WRITTEN EXERCISE
Can you find the lines of the listing that include "from" and copy every one?
━━ PROVIDED DATA
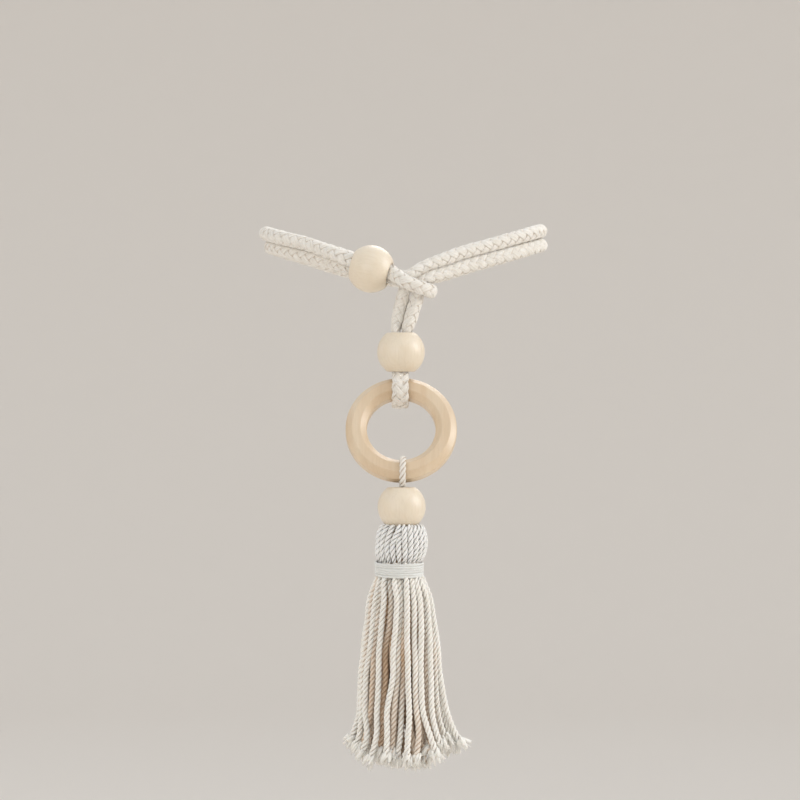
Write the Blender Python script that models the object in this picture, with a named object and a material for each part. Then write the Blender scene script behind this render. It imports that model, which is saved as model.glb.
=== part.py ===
"""Curtain tieback tassel: a doubled braided cotton rope with wooden beads, a ring and a tassel.

The rope runs double round a bundle of drapery that is not part of the object. Its upper fold is
a hook loop that comes out of the tie bead; the doubled rope from the other side goes through that
loop, hangs down through the ring bead and holds the wooden ring in its lower fold. A thin twisted
cord round the bottom of the ring carries the last bead and the yarn tassel.

Metres, +Z up, +Y towards the back. The origin is the centre of the tied loop, at the height of
its sides.
"""
import math
import random

import bmesh
import bpy
from mathutils import Vector
from mathutils.geometry import delaunay_2d_cdt

MM = 0.001
GAP = 0.3 * MM
UP = Vector((0.0, 0.0, 1.0))
BACK = Vector((0.0, 1.0, 0.0))

# rope: a round braid, laid double
ROPE_SIDES = 10
ROPE_STEP = 3.0 * MM
ROPE_END_GAP = 1.2 * MM
STITCH_DEPTH = 0.10

# beads: truncated balls with a wide bore
BEAD_RADIUS = 11.8 * MM
BEAD_HALF_LENGTH = 9.7 * MM
BORE_RADIUS = 5.5 * MM
BEAD_EDGE = 0.4 * MM
BEAD_SEGMENTS = 24
BEAD_ARC_STEPS = 7

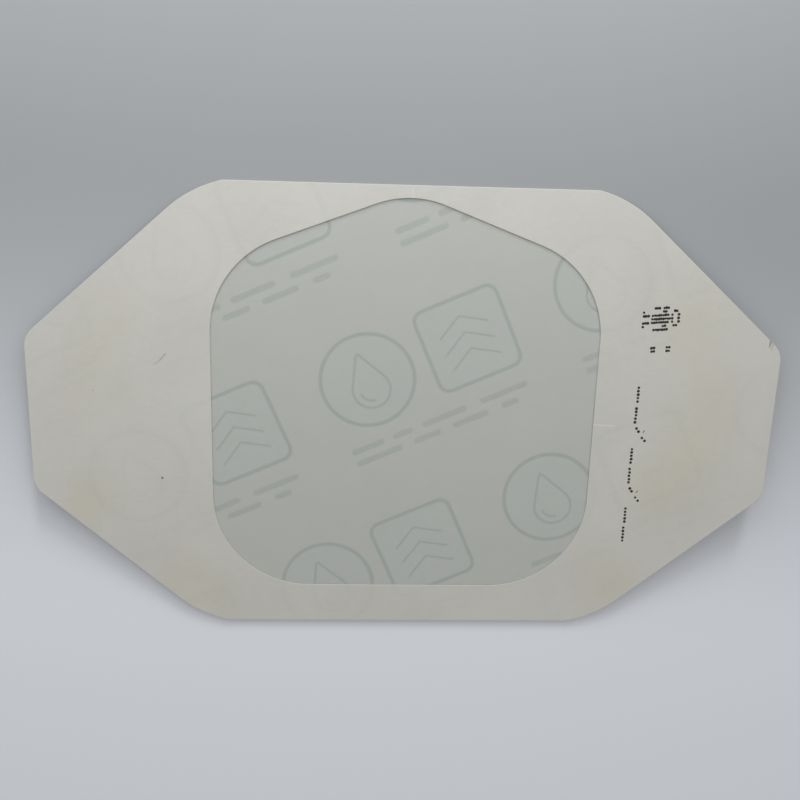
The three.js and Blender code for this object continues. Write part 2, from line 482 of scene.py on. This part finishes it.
━━━━
WRITTEN ANSWER
a hook loop that comes out of the tie bead; the doubled rope from the other side goes through that
from mathutils import Vector
from mathutils.geometry import delaunay_2d_cdt
The three.js and Blender code for this object continues. Write part 2, from line 482 of scene.py on. This part finishes it.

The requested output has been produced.